Sights Set Too Low

Nothing short of a revolution is taking place in New Zealand’s
child care services. From this month all managers of early years
facilities, including those leading childminder networks, are
required to be qualified as a teacher. This is just the first stage
of an ambitious 10-year plan to dramatically raise qualification
levels among early years workers. By 2012, New Zealand expects to
have a 100 per cent teacher-trained child care workforce.

This bold commitment means that New Zealand is likely to leapfrog
other English-speaking nations in terms of the standard of its
child care. Australia and the US have yet to embark on this kind of
reform. Out in front are the Scandinavian countries, which have
long since required workers to hold degree-level qualifications.
Other European countries, such as Spain, have also recently sought
to improve the standard of their child care workforce. But few have
set out their reforms in as clear terms as New Zealand, now
attracting worldwide attention for its approach to the early
years.

The UK’s own 10-year child care strategy was published by the
government last month. It, too, placed considerable emphasis on the
importance of provision being of high quality. The reason is
simple. Child development research has begun to receive some
long-awaited attention from those in government. It is said that
children’s minister Margaret Hodge has the infamous Feinstein graph
on her office wall – data compiled by Leon Feinstein demonstrating
differences in the development of advantaged and disadvantaged
children from as early as 22 months.

Another piece of research – the Effective Provision of Pre-school
Education study – has been particularly influential. It has shown
that settings that have well qualified staff, with a good
understanding of child development, can benefit children. This and
other research has helped to persuade the government that the
quality of child care is primarily determined by those who deliver
services rather than by regulation and inspection. While other
aspects of provision are important, nothing is more crucial than
the training, experience and overall approach of staff.

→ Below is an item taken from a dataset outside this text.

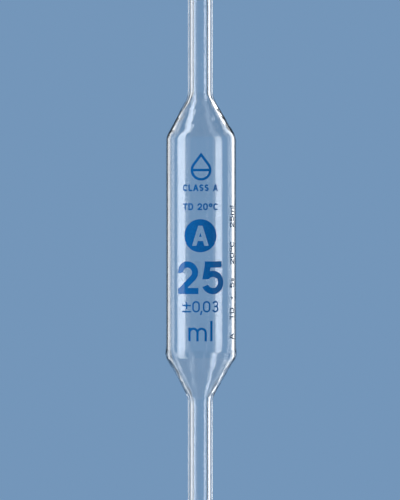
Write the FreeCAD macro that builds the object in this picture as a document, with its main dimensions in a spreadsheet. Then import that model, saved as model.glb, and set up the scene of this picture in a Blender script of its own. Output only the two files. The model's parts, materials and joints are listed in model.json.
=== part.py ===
"""Volumetric pipette for 25 ml with one mark: a FreeCAD 1.1 macro, in millimetres.

The pipette stands on +Z with its tip at the origin and its print facing -Y. The glass is
drawn and fused from tube sections, one body each. Every enamel print lies on the glass as
a thin layer wrapped round the bulb or the upper tube. Sizes come from the Dimensions sheet.
"""
import FreeCAD, Part
import math
import os
import Sketcher

Vector = FreeCAD.Vector

# ---------------------------------------------------------------- driving dimensions

DIMENSIONS = [
    ("CapacityMl", 25, "volume delivered from the ring mark"),
    ("OverallLength", 520, "tip to mouth"),
    ("StemRadius", 3.65, "outside of both tubes"),
    ("StemBore", 2.4, "inner radius of both tubes"),
    ("BulbRadius", 10.4, "outside of the bulb"),
    ("BulbBore", 9.37, "inner radius of the bulb"),
    ("BulbCentre", 269.3, "height of the middle of the bulb"),
    ("BarrelLength", 64.4, "between the corners of the two shoulders"),
    ("ShoulderLength", 12.1, "height of each shoulder's cone"),
    ("BarrelLand", 3, "straight stretch of each shoulder beside the barrel"),
    ("NeckLand", 6, "straight stretch of each shoulder beside its tube"),
    ("NeckRound", 5, "outer rounding where a cone runs into its tube"),
    ("UpperCornerRound", 5, "outer rounding at the top of the bulb"),
    ("LowerCornerRound", 3, "outer rounding at the bottom of the bulb"),
    ("LowerInnerRound", 3.5, "inner rounding at the bottom of the bulb"),
    ("BeadRise", 0.2, "swelling of the glass at the lower corner"),
    ("BeadLength", 2, "height over which the glass swells"),
    ("MouthRound", 0.4, "fire-polished edge of the mouth"),
    ("JetTaper", 25, "height of the drawn taper"),
    ("JetLand", 3, "straight stretch above the taper"),
    ("JetRound", 20, "outer rounding where the taper starts"),
    ("NoseHeight", 14, "height at which the steep taper becomes a slender nose"),
    ("NoseRadius", 2.3, "outside of the jet at that height"),
    ("TipRadius", 1.35, "outside of the jet above its bevel"),
    ("OrificeRadius", 0.45, "bore of the jet"),
    ("OrificeLength", 3, "straight stretch of the jet's bore"),
    ("BevelHeight", 1, "ground bevel at the tip"),
    ("BevelWidth", 0.35, "ground bevel at the tip"),
    ("EnamelThickness", 0.04, "every print and ring"),
    ("RingMarkWidth", 0.5, "height of the capacity line"),
    ("ColourBandWidth", 10, "height of the colour code"),
    ("ColourBandDrop", 15, "mouth to the upper edge of the colour code"),
    ("DropRadius", 3.05, "round part of the outline drop"),
    ("DropStroke", 0.74, "line width of the outline drop"),
    ("DropHalfAngle", 37, "degrees from the drop's axis to its flank"),
    ("DropCentre", 22.1, "above the bulb's centre"),
    ("RoundelRadius", 4.8, "solid disc"),
    ("RoundelCentre", 3.1, "above the bulb's centre"),
    ("RoundelLetter", 5.8, "height of the letter left clear in the disc"),
    ("RoundelStroke", 1.2, "line width of that letter"),
    ("ClassHeight", 1.95, "capital height"),
    ("ClassStroke", 0.43, "line width"),
    ("ClassGap", 0.28, "between letters"),
    ("ClassBase", 16, "baseline above the bulb's centre"),
    ("DeliveryHeight", 2, "capital height"),
    ("DeliveryStroke", 0.4, "line width"),
    ("DeliveryGap", 0.26, "between letters"),
    ("DeliveryBase", 10.5, "baseline above the bulb's centre"),
    ("NumeralHeight", 9.47, "capital height"),
    ("NumeralStroke", 1.8, "line width"),
    ("NumeralGap", 0.9, "between numerals"),
    ("NumeralBase", -13.8, "baseline above the bulb's centre"),
    ("ToleranceHeight", 3.3, "capital height"),
    ("ToleranceStroke", 0.45, "line width"),
    ("ToleranceGap", 0.42, "between numerals"),
    ("ToleranceBase", -19.1, "baseline above the bulb's centre"),
    ("UnitHeight", 5.91, "capital height"),
    ("UnitStroke", 0.68, "line width"),
    ("UnitGap", 1, "between letters"),
    ("UnitBase", -27.45, "baseline above the bulb's centre"),
    ("SideHeight", 2.4, "capital height"),
    ("SideStroke", 0.32, "line width"),
    ("SideGap", 0.2, "between letters"),
    ("SideStart", -27.2, "foot of the side line above the bulb's centre"),
    ("SideAngle", 60, "degrees round the bulb from the front"),
    ("PrintOffset", -0.2, "middle of the front prints from the front line"),
]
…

So it was particularly welcome to see a commitment in the 10- year
strategy to ensuring that the UK’s child care is “among the best
quality in the world” and that “working with pre-school children
should have the same status as working with those of school
age”.
The UK’s child care workforce includes many professional and
dedicated people. But by international standards it remains
relatively poorly qualified, badly paid and inadequately supported.
Only one in three child care workers is trained to NVQ level 3 or
above. Wages for child care workers are not competitive with those
of supermarket workers, let alone teachers. Unsurprisingly, there
are many vacancies and high levels of staff turnover. Workforce
reform is a clear priority for the future.

However, despite helpful signals in the 10-year child care
strategy, it lacked bold New Zealand-style pledges. The UK
government’s commitment to workforce reform has so far been more
nuanced. Some elements of reform are spelt out: group settings will
be graduate-led, more child care workers will be expected to be
trained to degree level, and there will be a single qualifications
framework. Childminder qualification levels will be expected to
improve.

But we are left to ponder whether reform will amount to a
transformation of the workforce or incremental change. The 10-year
strategy floats two models of an early years professional: an early
years teacher who could build on existing teacher qualifications,
and a pedagogue, a profession that would deliver education in the
broadest sense by drawing on the traditions of social psychology as
well as pedagogic theory. As yet, there is no commitment to
re-shape the entire workforce around one or other of these
models.
The ambiguity surrounding the government’s vision for the future of
the child care workforce means there is still some way to go to
secure commitment to the kind of step change that many of those
working in the sector believe will be necessary. Such is the scale
of the task ahead – to dramatically improve the skill base, improve
pay and conditions, increase the diversity of the workforce and
attract more people into the profession – that nothing short of an
entire rethink is needed.

The danger is that, faced with such a daunting task, and in the
context of other pressures on the children’s workforce, the
government will be satisfied with improving what we’ve got, rather
than facing up to what will really be necessary to ensure that the
quality of Britain’s child care can rival the best in the world.